Is FIT fit for purpose? The answer is also an unresounding NO!

Anonymous said...

Very interesting that the public statement was that thousands of protestors would shut down the power station like they'd done with BAA's headquarters.

Yet, the police needed to search people going into Climate Camp (not into the grounds of the power station) to look for objects that might be used in carrying out the threat.

I wonder if they found anybody with thousands of people in their pocket.

Anonymous said...

Gathering in a field is not a crime - so why stop and search everyone going to, and leaving, that gathering?

The cops remit is to stop unlawful activity. They could (and did) flood Kingsnorth power station with police and caught people trying to climb fences etc. Those people knew the risks of arrest and chose to do so. Fair do's.

The Police were acting on behalf of the state and private company E.on while repressing attendees at the Climate Camp, using unlawful tactics to stop and search, and a seven day campaign of violence and intimidation ie psychological pressure (helicopter at night and playing loud music to deprive people of sleep, tooling up into riot gear to keep people on edge etc. etc. and the constant surveillance by FIT, including filming people as they came and went from toilets. The FIT were there, as they admitted, to 'disrupt' the gathering, and be part of the psychological pressure put on campers.

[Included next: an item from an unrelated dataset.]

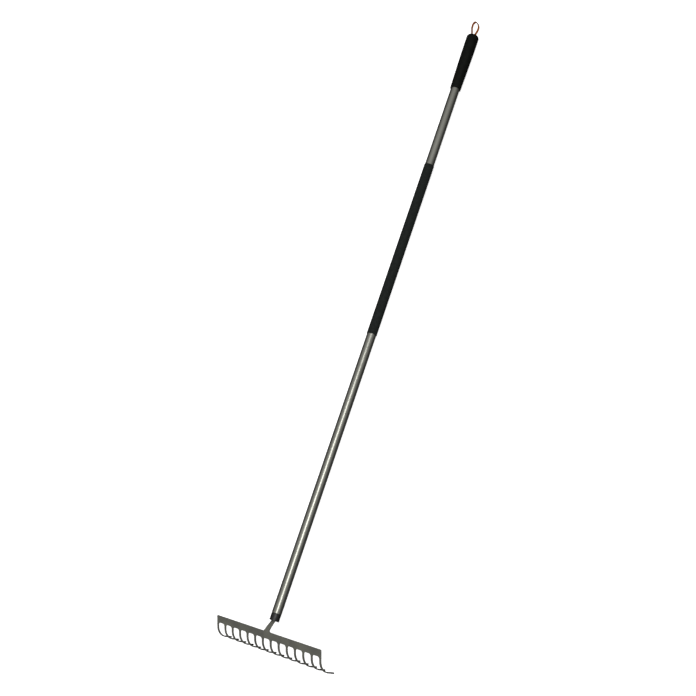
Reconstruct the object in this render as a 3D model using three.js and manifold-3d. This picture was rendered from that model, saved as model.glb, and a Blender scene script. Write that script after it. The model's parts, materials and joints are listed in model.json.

All these are NOT the remit of the police, who had plenty of numbers to deal with any actual unlawful activity. Ordinary plod 'just obeying orders' should rail against the blatant use by their political masters to use police officers to pressure and intimidate people, whose main stated intention was to draw attention to climate chaos caused by coal burning power stations.

You plod on here should really wake up and complain about being used in this way to protect a private company.

And by the way, how much did E.on, a foreign owned, multimillion pound company, contribute to the cost of policing, as much poorer football clubs do?